Это противоречивая и опасная идея. С одной стороны, нам пытаются внушить, что возраст от двадцати до тридцати не играет особой роли в жизни человека, а с другой – происходит гламуризация и едва ли не одержимость этим возрастом, но мало что напоминает нам о том, что в жизни есть и много других важных вещей. Все это приводит к бездумной растрате самых трансформационных лет своей взрослой жизни, а расплачиваться за это приходится в последующие десятилетия.

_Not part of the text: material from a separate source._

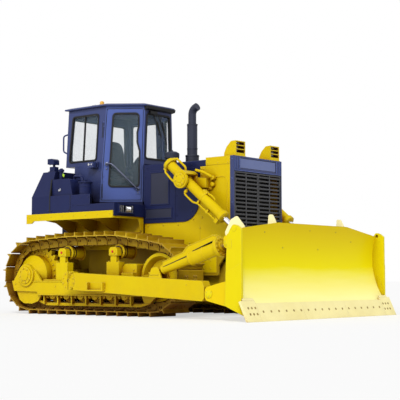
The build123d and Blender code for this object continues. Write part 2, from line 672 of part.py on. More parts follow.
def tilt_barrel():
    """Barrel of the tilt cylinder: slim tail, wide front with its flange, and the hose guard."""
    tail, hole = pin_eye(TILT_LOW, 56, 96, 34)
    body = stepped_bar(TILT_LOW, TILT_HIGH, [(20, 110, 44), (104, 640, 66), (630, 1160, 96),
                                             (1150, 1190, 138)])
    bore = stepped_bar(TILT_LOW, TILT_HIGH, [(700, 1240, 44)])
    guard = view_side([(1150, 781), (1528, 909, 60), (1608, 993, 60), (2049, 1129, 40), (2120, 1112),
                       (2126, 1079), (2049, 1057), (1704, 931), (1672, 889), (1168, 718), (1150, 712)],
                      -BALL[1] - 60, -BALL[1] + 60)
    return fuse([tail, *body, guard]) - hole - bore[0]


def tilt_rod():
    end = span(TILT_LOW, TILT_HIGH)
    eye, hole = pin_eye(TILT_HIGH, 64, 84, 42)
    return fuse([eye, *stepped_bar(TILT_LOW, TILT_HIGH, [(775, end - 30, 40)])]) - hole


def brace_left():
    """Rigid brace in the tilt cylinder's place on the left arm."""
    end = span(TILT_LOW, TILT_HIGH)
    tail, hole_a = pin_eye(TILT_LOW, 56, 112, 28)
    head, hole_b = pin_eye(TILT_HIGH, 58, 120, 28)
    tube = stepped_bar(TILT_LOW, TILT_HIGH, [(20, 260, 48), (250, 1080, 66), (1060, end - 30, 48)])
    return mirrored(fuse([tail, head, *tube]) - hole_a - hole_b)


def lift_barrel_right():
    """Lift cylinder's barrel with its trunnion ring, tail cap and gland."""
    a, b = LIFT_TRUNNION, LIFT_PIN
    x, y, z = a[0], -a[1], a[2]
    body = stepped_bar(a, b, [(-400, 900, 74), (-425, -365, 100), (-50, 50, 86), (872, 922, 90)])
    trunnion = bar((x, y - 134, z), (x, y + 134, z), 39)
    bore = stepped_bar(a, b, [(-345, 960, 42)])
    return fuse([*body, trunnion]) - bore[0]


def lift_rod_right():
    a, b = LIFT_TRUNNION, LIFT_PIN
    end = span(a, b)
    eye, hole = pin_eye(b, 58, 90, 36)
    return fuse([eye, *stepped_bar(a, b, [(end - 1425, end - 30, 38)])]) - hole


# Cab: six leaning walls between corner lines, given for the right side and mirrored

CAB_LOW, CAB_HIGH = 1760, 3285
WALL = 50
CORNERS_LOW = [(-1690, -780), (-880, -780), (-345, -370), (-345, 370), (-880, 780), (-1690, 780)]
CORNERS_HIGH = [(-1690, -690), (-830, -690), (-345, -318), (-345, 318), (-830, 690), (-1690, 690)]
SIDE_WALL, DOOR_WALL, FRONT_WALL, REAR_WALL = 0, 1, 2, 5
DOOR = [(24, 1790, 20), (648, 1790, 20), (678, 3235, 20), (112, 3235, 20)]
DOOR_WINDOW = [(140, 2000, 60), (618, 2000, 60), (628, 2560, 40), (590, 2700, 30), (588, 2860, 30),
               (612, 2960, 20), (612, 3165, 60), (205, 3165, 60)]
SIDE_WINDOW = [(75, 2430, 50), (690, 2430, 50), (700, 3170, 50), (115, 3170, 50)]
FRONT_WINDOW = [(60, 2450, 50), (680, 2450, 50), (640, 3170, 50), (100, 3170, 50)]
REAR_WINDOW = [(130, 2450, 50), (1430, 2450, 50), (1400, 3150, 50), (160, 3150, 50)]


def inset(corners, distance):
    """Plan polygon moved inward; its corners run counter-clockwise seen from above."""
    moved = []
    for before, corner, after in zip(corners[-1:] + corners[:-1], corners, corners[1:] + corners[:1]):
        a = Vector(corner[0] - before[0], corner[1] - before[1]).normalized()
        b = Vector(after[0] - corner[0], after[1] - corner[1]).normalized()
        bisector = Vector(-a.Y - b.Y, a.X + b.X)
        scale = 2 * distance / bisector.length ** 2
        moved.append((corner[0] + bisector.X * scale, corner[1] + bisector.Y * scale))
    return moved


def wall(k, skin=0, thickness=WALL):
    """Mitred slab of wall k, its outer face moved inward by skin."""
    quads = []
    for corners, z in ((CORNERS_LOW, CAB_LOW), (CORNERS_HIGH, CAB_HIGH)):
        outer, inner = inset(corners, skin), inset(corners, skin + thickness)
        j = (k + 1) % 6
        quads.append(Wire.make_polygon([Vector(*p, z) for p in (outer[k], outer[j], inner[j], inner[k])]))
    return Solid.make_loft(quads, ruled=True)


def wall_prism(k, outline, margin=0):
    """Prism through wall k: outline is (distance from the first low corner, height, radius)."""
    start, stop = (Vector(*CORNERS_LOW[i]) for i in (k, (k + 1) % 6))
    along = (stop - start).normalized()
    inward = Vector(-along.Y, along.X)
    lean = (Vector(*CORNERS_HIGH[k]) - start).dot(inward) / (CAB_HIGH - CAB_LOW)
    middle = (sum(p[0] for p in outline) / len(outline), sum(p[1] for p in outline) / len(outline))
    points = []
    for s, z, *radius in outline:
        s += margin if s > middle[0] else -margin
        z += margin if z > middle[1] else -margin
        place = start + along * s + inward * (lean * (z - CAB_LOW) - 100)
        points.append((place.X, place.Y, z, *radius))
    return plate(points, tuple(inward * 220))


def cab_door_frame_right():
    """Front quarter wall round the door opening."""
    return wall(DOOR_WALL) - wall_prism(DOOR_WALL, DOOR, 10)


def door_right():
    """Door leaf with its window opening."""
    return (wall(DOOR_WALL) & wall_prism(DOOR_WALL, DOOR)) - wall_prism(DOOR_WALL, DOOR_WINDOW)


def door_glass_right():
    return wall(DOOR_WALL, 18, 6) & wall_prism(DOOR_WALL, DOOR_WINDOW, -0.5)


def cab_sides_right():
    """Side wall, cut away low at the back over the tank."""
    notch = block((-1800, -1484), (-900, -600), (1700, 2352))
    return wall(SIDE_WALL) - notch - wall_prism(SIDE_WALL, SIDE_WINDOW)


def cab_front():
    return wall(FRONT_WALL) - wall_prism(FRONT_WALL, FRONT_WINDOW)


def cab_rear():
    """Upper rear wall with its window, the ledge over the tank and the wall below it."""
    upper = wall(REAR_WALL) - block((-1800, -1500), (-900, 900), (1700, 2352))
    upper -= wall_prism(REAR_WALL, REAR_WINDOW)
    ledge = block((-1640, -1434), (-690, 690), (2352, 2392))
    lower = block((-1484, -1434), (-690, 690), (CAB_LOW, 2360))
    return fuse([upper, ledge, lower])


def cab_glass():
    """Fixed panes of the front, side and rear walls."""
    side = wall(SIDE_WALL, 18, 6) & wall_prism(SIDE_WALL, SIDE_WINDOW, -0.5)
    front = wall(FRONT_WALL, 18, 6) & wall_prism(FRONT_WALL, FRONT_WINDOW, -0.5)
    rear = wall(REAR_WALL, 18, 6) & wall_prism(REAR_WALL, REAR_WINDOW, -0.5)
    return Compound([side, mirrored(side), front, rear])


def cab_roof():
    """Overhanging roof with chamfered edges and the flat pad on its crown."""
    eave = inset(CORNERS_HIGH, -48)
    low = view_plan(eave, CAB_HIGH, CAB_HIGH + 22)
    quads = [Wire.make_polygon([Vector(*p, z) for p in inset(CORNERS_HIGH, edge)])
             for edge, z in ((-48, CAB_HIGH + 22), (20, CAB_TOP))]
    crown = Solid.make_loft(quads, ruled=True)
    pad = block((-1400, -800), (-300, 300), (CAB_TOP - 4, ROOF_PAD))
    return fuse([low, crown, pad])


def beacon():
    """Warning beacon on the roof."""
    return lathe([(0, 0), (0, 46), (16, 46), (16, 38), (60, 34), (72, 20), (72, 0)],
                 (-1060, -560, CAB_TOP), (0, 0, 1))


def cab_floor():
    """Floor plate of the cab on its box, over the transmission."""
    floor = view_plan([(-1480, -776), (-882, -776), (-345, -366), (-345, 366), (-882, 776),
                       (-1480, 776)], CAB_LOW - 60, CAB_LOW - 1)
    box = block((-1480, -350), (-560, 560), (1084, CAB_LOW - 50))
    hollow = block((-1450, -380), (-530, 530), (1070, CAB_LOW - 80))
    return fuse([floor, box - hollow])


def operator_seat():
    x = -1130
    base = block((x - 220, x + 200), (-210, 210), (CAB_LOW, CAB_LOW + 330))
    cushion = block((x - 250, x + 260), (-265, 265), (CAB_LOW + 330, CAB_LOW + 470))
    back = view_side([(x - 240, CAB_LOW + 440), (x - 120, CAB_LOW + 440), (x - 190, CAB_LOW + 1080, 40),
                      (x - 290, CAB_LOW + 1080, 40)], -255, 255)
    rests = [block((x - 200, x + 150), (y - 45, y + 45), (CAB_LOW + 560, CAB_LOW + 620))
             for y in (-330, 330)]
    posts = [block((x - 150, x - 70), (y - 25, y + 25), (CAB_LOW, CAB_LOW + 570)) for y in (-330, 330)]
    return Compound([fuse([base, cushion, back]), *[fuse([r, p]) for r, p in zip(rests, posts)]])


def console():
    """Dash under the front window with its side cheeks."""
    return view_side([(-400, CAB_LOW), (-400, CAB_LOW + 700), (-520, CAB_LOW + 720, 30),
                      (-640, CAB_LOW + 600, 30), (-560, CAB_LOW)], -300, 300)


SINGLE = [main_frame, engine_block, radiator_core, hood, radiator_guard, front_frame,
          exhaust_stack, air_precleaner, cowl, fuel_tank, hydraulic_tank, battery_box,
          filter_canister, blade, blade_ends, blade_ears, cutting_edges, tilt_barrel, tilt_rod,
          brace_left,
          cab_front, cab_rear, cab_glass, cab_roof, beacon, cab_floor, operator_seat, console]
RIGHT_ONLY = [trunnion_cap_right, push_arm_right, push_arm_left]
BOTH_SIDES = {"track": track_right, "track_frame": track_frame_right, "grille": grille_right,
              "lift_barrel": lift_barrel_right, "lift_rod": lift_rod_right, "door": door_right,
              "door_glass": door_glass_right}
PAIRS = {"sprockets": sprocket_right, "idlers": idler_right, "final_drives": final_drive_right,
         "engine_sides": engine_sides_right, "side_covers": side_covers_right,
         "headlamp_boxes": headlamp_box_right, "fenders": fender_right, "decks": deck_right,
         "lift_yokes": lift_yoke_right, "cab_door_frames": cab_door_frame_right,
         "cab_sides": cab_sides_right}
ROWS = {"carrier_rollers": carrier_rollers_right, "track_rollers": track_rollers_right}

if __name__ == "__main__":
    os.makedirs("parts", exist_ok=True)
    nodes = {make.__name__: make() for make in SINGLE + RIGHT_ONLY}
    for name, make in BOTH_SIDES.items():
        nodes[name + "_right"] = make()
        nodes[name + "_left"] = mirrored(nodes[name + "_right"])
    for name, make in PAIRS.items():
        nodes[name] = pair(make())
    for name, make in ROWS.items():
        pieces = make()
        nodes[name] = Compound(pieces + [mirrored(piece) for piece in pieces])
    for name, shape in nodes.items():
        export_step(shape, f"parts/{name}.step")
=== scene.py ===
import json
from math import cos, pi, radians, sin

import bmesh
import bpy
from mathutils import Matrix, Vector


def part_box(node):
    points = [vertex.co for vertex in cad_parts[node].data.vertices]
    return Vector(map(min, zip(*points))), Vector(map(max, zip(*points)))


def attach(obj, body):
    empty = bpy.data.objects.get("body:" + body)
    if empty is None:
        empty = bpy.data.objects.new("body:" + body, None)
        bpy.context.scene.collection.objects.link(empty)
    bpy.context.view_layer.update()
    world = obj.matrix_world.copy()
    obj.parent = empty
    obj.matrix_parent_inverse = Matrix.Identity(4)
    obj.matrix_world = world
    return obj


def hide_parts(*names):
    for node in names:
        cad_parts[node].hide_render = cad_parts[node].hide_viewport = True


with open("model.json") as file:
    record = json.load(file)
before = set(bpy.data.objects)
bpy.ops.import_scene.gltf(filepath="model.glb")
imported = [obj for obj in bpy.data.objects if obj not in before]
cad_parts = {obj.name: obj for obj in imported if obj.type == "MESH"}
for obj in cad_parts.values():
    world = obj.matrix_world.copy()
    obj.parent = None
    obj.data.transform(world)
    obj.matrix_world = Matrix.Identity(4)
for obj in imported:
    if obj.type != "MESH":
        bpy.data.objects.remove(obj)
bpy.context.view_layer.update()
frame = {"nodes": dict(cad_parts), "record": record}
nodes = frame["nodes"]

# ---------------- studio
# The dozer stands on a plain white floor in a bright room, under a broad lamp high on its
# right front side. It is seen from knee height through a long lens.

CAMERA_PLACE = (11.236, -12.825, 0.558)
CAMERA_PITCH, CAMERA_ROLL, CAMERA_YAW = 94.133, 0.049, 39.871
CAMERA_LENS = 97.6
ROOM_LIGHT = 0.52
LAMPS = {"broad_lamp": ((7, -9, 9), 2, 14), "side_fill": ((-2, -10, 3), 0.75, 60)}
FLOOR_HALF, FLOOR_GLOW = 150, 0.55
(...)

Сформировавшееся в нашей культуре отношение к двадцати-тридцатилетним в какой-то мере напоминает те старые добрые времена, когда Америка находилась в состоянии иррационального изобилия. Двадцатилетние молодые люди XXI столетия выросли во времена бума доткомов {2}, увеличения порций блюд в ресторанах быстрого питания, пузыря на рынке недвижимости и чрезмерного оживления на Уолл-стрит. В стартапах {3} считали, что их элегантные сайты будут стимулировать спрос и помогут делать деньги; люди не думали о калориях, которые получают вместе с увеличенными порциями; домовладельцы не сомневались, что их дома всегда будут расти в цене; финансовые аналитики считали, что рынок неизменно будет пребывать в состоянии подъема. Взрослые всех возрастов позволили тому, что психологи обозначают термином «нереалистичный оптимизм» (мысль о том, что с вами никогда не случится ничего плохого), взять верх над логикой и здравым смыслом. Взрослые всех категорий не смогли просчитать возможные последствия. В итоге поколение двадцати-тридцатилетних стало новым «пузырем», и он вот-вот может лопнуть.